_Given data:_

-- START --

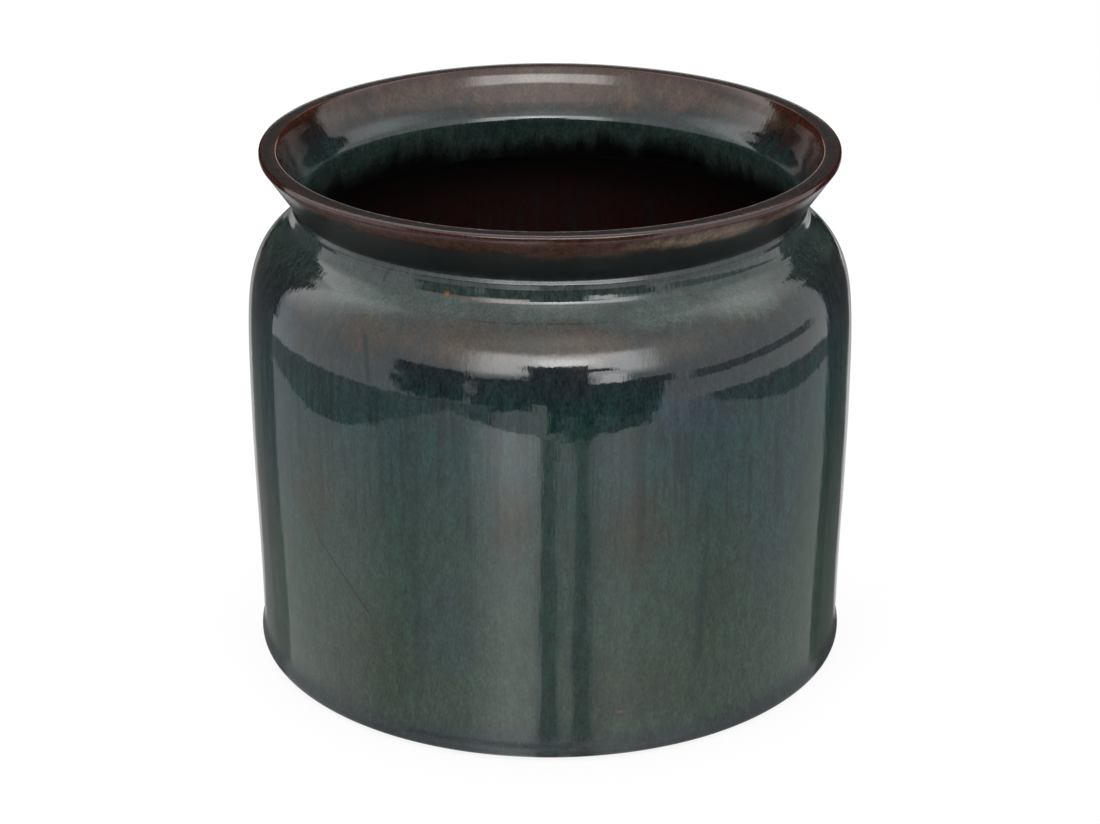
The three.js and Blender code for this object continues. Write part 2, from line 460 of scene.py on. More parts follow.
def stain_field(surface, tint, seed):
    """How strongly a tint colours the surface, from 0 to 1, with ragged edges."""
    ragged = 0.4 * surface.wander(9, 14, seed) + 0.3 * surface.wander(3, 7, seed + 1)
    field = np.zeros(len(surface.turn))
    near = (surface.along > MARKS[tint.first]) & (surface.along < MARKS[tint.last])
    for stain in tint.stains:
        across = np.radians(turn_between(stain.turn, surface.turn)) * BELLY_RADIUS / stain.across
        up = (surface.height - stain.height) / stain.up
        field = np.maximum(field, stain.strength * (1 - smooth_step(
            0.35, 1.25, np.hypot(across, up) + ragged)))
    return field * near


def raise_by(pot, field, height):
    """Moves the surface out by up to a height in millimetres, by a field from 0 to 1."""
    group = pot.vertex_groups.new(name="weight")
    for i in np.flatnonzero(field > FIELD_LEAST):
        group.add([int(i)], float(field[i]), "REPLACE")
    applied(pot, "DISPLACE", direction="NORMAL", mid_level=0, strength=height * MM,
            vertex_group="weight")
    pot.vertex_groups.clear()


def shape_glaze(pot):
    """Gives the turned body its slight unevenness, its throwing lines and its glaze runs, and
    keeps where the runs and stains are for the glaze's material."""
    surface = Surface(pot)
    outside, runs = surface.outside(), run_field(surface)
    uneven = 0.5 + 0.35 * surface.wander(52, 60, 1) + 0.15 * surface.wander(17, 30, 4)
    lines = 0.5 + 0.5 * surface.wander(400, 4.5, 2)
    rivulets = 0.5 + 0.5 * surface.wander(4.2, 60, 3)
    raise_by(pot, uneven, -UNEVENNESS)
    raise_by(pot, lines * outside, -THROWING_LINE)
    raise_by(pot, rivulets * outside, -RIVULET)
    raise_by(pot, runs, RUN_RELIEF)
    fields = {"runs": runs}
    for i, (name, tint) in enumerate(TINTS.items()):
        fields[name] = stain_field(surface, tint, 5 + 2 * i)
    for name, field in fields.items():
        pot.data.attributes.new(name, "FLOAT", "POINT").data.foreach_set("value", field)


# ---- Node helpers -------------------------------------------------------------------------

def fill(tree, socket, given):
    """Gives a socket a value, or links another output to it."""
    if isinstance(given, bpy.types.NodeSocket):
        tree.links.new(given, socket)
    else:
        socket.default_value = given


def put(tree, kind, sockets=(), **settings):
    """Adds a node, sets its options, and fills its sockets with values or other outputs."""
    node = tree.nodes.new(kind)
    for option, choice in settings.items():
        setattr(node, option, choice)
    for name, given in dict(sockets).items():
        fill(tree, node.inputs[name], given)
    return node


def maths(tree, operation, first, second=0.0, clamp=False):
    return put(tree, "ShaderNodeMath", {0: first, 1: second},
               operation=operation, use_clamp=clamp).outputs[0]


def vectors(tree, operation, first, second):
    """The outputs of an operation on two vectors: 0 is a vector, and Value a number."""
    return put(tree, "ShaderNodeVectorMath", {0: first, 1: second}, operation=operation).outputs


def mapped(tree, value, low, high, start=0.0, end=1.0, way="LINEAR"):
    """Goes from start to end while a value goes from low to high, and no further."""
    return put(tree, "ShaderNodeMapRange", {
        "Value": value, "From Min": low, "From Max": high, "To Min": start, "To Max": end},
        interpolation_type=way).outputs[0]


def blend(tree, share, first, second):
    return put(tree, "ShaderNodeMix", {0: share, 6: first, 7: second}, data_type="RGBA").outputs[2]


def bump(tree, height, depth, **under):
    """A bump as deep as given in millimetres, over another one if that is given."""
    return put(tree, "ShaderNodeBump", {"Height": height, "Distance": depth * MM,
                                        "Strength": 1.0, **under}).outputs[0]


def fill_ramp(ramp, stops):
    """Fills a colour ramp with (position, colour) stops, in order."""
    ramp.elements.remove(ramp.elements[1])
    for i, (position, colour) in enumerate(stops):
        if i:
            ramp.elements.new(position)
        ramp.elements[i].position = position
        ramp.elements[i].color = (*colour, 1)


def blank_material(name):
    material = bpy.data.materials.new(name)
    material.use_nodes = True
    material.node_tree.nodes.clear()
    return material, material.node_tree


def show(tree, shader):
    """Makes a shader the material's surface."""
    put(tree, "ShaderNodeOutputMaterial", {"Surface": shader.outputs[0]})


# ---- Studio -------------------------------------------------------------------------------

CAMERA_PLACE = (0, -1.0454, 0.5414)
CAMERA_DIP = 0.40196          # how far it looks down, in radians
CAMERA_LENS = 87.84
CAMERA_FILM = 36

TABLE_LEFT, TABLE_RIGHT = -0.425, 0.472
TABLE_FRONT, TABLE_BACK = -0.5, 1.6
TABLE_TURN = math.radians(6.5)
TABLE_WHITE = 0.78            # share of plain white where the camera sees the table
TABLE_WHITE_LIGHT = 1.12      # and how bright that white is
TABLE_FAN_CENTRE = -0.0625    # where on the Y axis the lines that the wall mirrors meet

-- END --

_What to do:_ Quote the whole listing above, leaving nothing out.

_Correct result:_
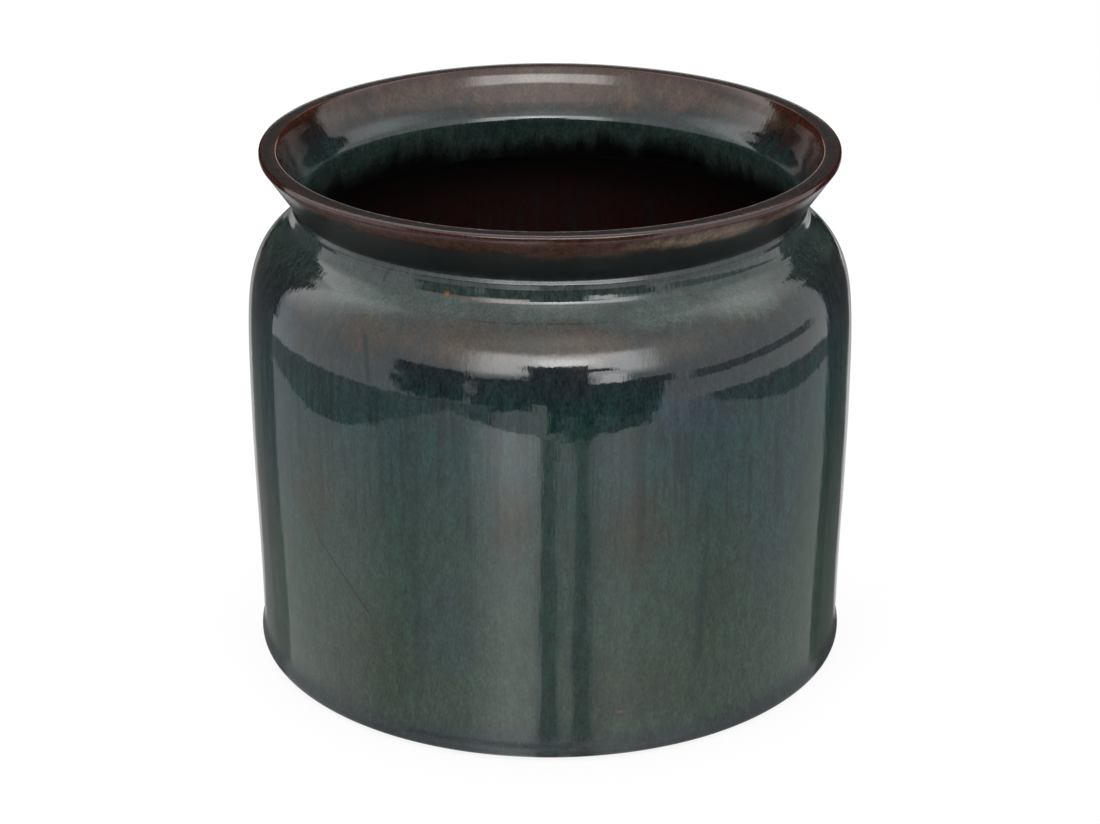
The three.js and Blender code for this object continues. Write part 2, from line 460 of scene.py on. More parts follow.
def stain_field(surface, tint, seed):
    """How strongly a tint colours the surface, from 0 to 1, with ragged edges."""
    ragged = 0.4 * surface.wander(9, 14, seed) + 0.3 * surface.wander(3, 7, seed + 1)
    field = np.zeros(len(surface.turn))
    near = (surface.along > MARKS[tint.first]) & (surface.along < MARKS[tint.last])
    for stain in tint.stains:
        across = np.radians(turn_between(stain.turn, surface.turn)) * BELLY_RADIUS / stain.across
        up = (surface.height - stain.height) / stain.up
        field = np.maximum(field, stain.strength * (1 - smooth_step(
            0.35, 1.25, np.hypot(across, up) + ragged)))
    return field * near


def raise_by(pot, field, height):
    """Moves the surface out by up to a height in millimetres, by a field from 0 to 1."""
    group = pot.vertex_groups.new(name="weight")
    for i in np.flatnonzero(field > FIELD_LEAST):
        group.add([int(i)], float(field[i]), "REPLACE")
    applied(pot, "DISPLACE", direction="NORMAL", mid_level=0, strength=height * MM,
            vertex_group="weight")
    pot.vertex_groups.clear()


def shape_glaze(pot):
    """Gives the turned body its slight unevenness, its throwing lines and its glaze runs, and
    keeps where the runs and stains are for the glaze's material."""
    surface = Surface(pot)
    outside, runs = surface.outside(), run_field(surface)
    uneven = 0.5 + 0.35 * surface.wander(52, 60, 1) + 0.15 * surface.wander(17, 30, 4)
    lines = 0.5 + 0.5 * surface.wander(400, 4.5, 2)
    rivulets = 0.5 + 0.5 * surface.wander(4.2, 60, 3)
    raise_by(pot, uneven, -UNEVENNESS)
    raise_by(pot, lines * outside, -THROWING_LINE)
    raise_by(pot, rivulets * outside, -RIVULET)
    raise_by(pot, runs, RUN_RELIEF)
    fields = {"runs": runs}
    for i, (name, tint) in enumerate(TINTS.items()):
        fields[name] = stain_field(surface, tint, 5 + 2 * i)
    for name, field in fields.items():
        pot.data.attributes.new(name, "FLOAT", "POINT").data.foreach_set("value", field)


# ---- Node helpers -------------------------------------------------------------------------

def fill(tree, socket, given):
    """Gives a socket a value, or links another output to it."""
    if isinstance(given, bpy.types.NodeSocket):
        tree.links.new(given, socket)
    else:
        socket.default_value = given


def put(tree, kind, sockets=(), **settings):
    """Adds a node, sets its options, and fills its sockets with values or other outputs."""
    node = tree.nodes.new(kind)
    for option, choice in settings.items():
        setattr(node, option, choice)
    for name, given in dict(sockets).items():
        fill(tree, node.inputs[name], given)
    return node


def maths(tree, operation, first, second=0.0, clamp=False):
    return put(tree, "ShaderNodeMath", {0: first, 1: second},
               operation=operation, use_clamp=clamp).outputs[0]


def vectors(tree, operation, first, second):
    """The outputs of an operation on two vectors: 0 is a vector, and Value a number."""
    return put(tree, "ShaderNodeVectorMath", {0: first, 1: second}, operation=operation).outputs


def mapped(tree, value, low, high, start=0.0, end=1.0, way="LINEAR"):
    """Goes from start to end while a value goes from low to high, and no further."""
    return put(tree, "ShaderNodeMapRange", {
        "Value": value, "From Min": low, "From Max": high, "To Min": start, "To Max": end},
        interpolation_type=way).outputs[0]


def blend(tree, share, first, second):
    return put(tree, "ShaderNodeMix", {0: share, 6: first, 7: second}, data_type="RGBA").outputs[2]


def bump(tree, height, depth, **under):
    """A bump as deep as given in millimetres, over another one if that is given."""
    return put(tree, "ShaderNodeBump", {"Height": height, "Distance": depth * MM,
                                        "Strength": 1.0, **under}).outputs[0]


def fill_ramp(ramp, stops):
    """Fills a colour ramp with (position, colour) stops, in order."""
    ramp.elements.remove(ramp.elements[1])
    for i, (position, colour) in enumerate(stops):
        if i:
            ramp.elements.new(position)
        ramp.elements[i].position = position
        ramp.elements[i].color = (*colour, 1)


def blank_material(name):
    material = bpy.data.materials.new(name)
    material.use_nodes = True
    material.node_tree.nodes.clear()
    return material, material.node_tree


def show(tree, shader):
    """Makes a shader the material's surface."""
    put(tree, "ShaderNodeOutputMaterial", {"Surface": shader.outputs[0]})


# ---- Studio -------------------------------------------------------------------------------

CAMERA_PLACE = (0, -1.0454, 0.5414)
CAMERA_DIP = 0.40196          # how far it looks down, in radians
CAMERA_LENS = 87.84
CAMERA_FILM = 36

TABLE_LEFT, TABLE_RIGHT = -0.425, 0.472
TABLE_FRONT, TABLE_BACK = -0.5, 1.6
TABLE_TURN = math.radians(6.5)
TABLE_WHITE = 0.78            # share of plain white where the camera sees the table
TABLE_WHITE_LIGHT = 1.12      # and how bright that white is
TABLE_FAN_CENTRE = -0.0625    # where on the Y axis the lines that the wall mirrors meet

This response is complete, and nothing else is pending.